Eingestürztes Gebäude in der türkischen Stadt Diyarbakır
Eingestürztes Gebäude in der türkischen Stadt Diyarbakır, die über 200 Kilometer östlich der zentralen Katastrophenzone liegt.

© VoA

Warum waren die Erdbeben so verheerend?

Mit einer Magnitude von 7,8 war das Beben vom frühen Morgen des 6. Februar das stärkste je in dieser Region dokumentierte. Für die gesamte Türkei war es das stärkste Erdbeben seit 1939. Damals starben bei einem Beben ähnlicher Stärke 30.000 Menschen. Die Erschütterungen des aktuellen Erdbebens waren selbst im mehr als 80 Kilometer entfernten Istanbul, in Bagdad und im ägyptischen Kairo noch zu spüren. In den libanesischen Städten Beirut und Tripoli schwankte die Erde immerhin noch so stark, dass einige Menschen aus Angst vor einem Einsturz ihres Wohnhauses ins Freie flohen.

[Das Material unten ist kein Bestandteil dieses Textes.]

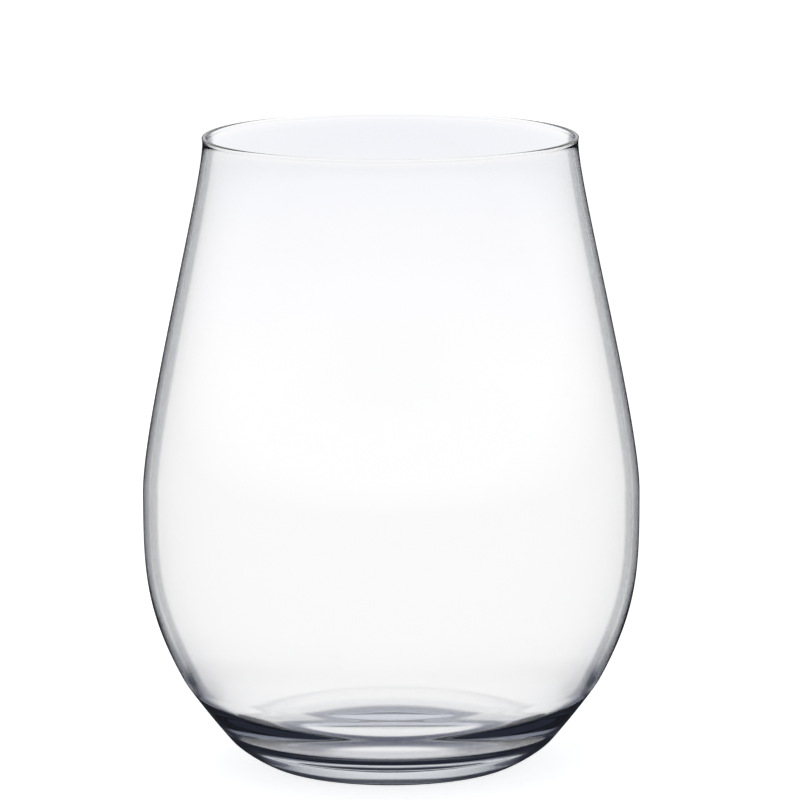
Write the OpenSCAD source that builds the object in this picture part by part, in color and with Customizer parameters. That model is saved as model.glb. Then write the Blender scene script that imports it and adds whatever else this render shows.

Der Grund dafür: Die bei den Erdstößen freigesetzte Energie war mehr als doppelt so hoch wie bei dem stärksten historischen Erdbeben an dieser Verwerfungszone, wie die Seismologin Jenkins erklärt.  Allein dies erklärt bereits, warum das Erdbeben so schwere Schäden anrichtete. Doch es kommt noch etwas hinzu: Der Bebenherd lag in nur rund elf Kilometer Tiefe – das ist relativ flach für ein Starkbeben. Dadurch verloren die Bebenwellen nur wenig Energie auf ihrem Weg an die Erdoberfläche und erzeugten dort entsprechend starke Oberflächenwellen. Der Untergrund in Gaziantep und den umliegenden Gebieten bewegte sich dadurch besonders heftig und führte zum Einsturz der Gebäude.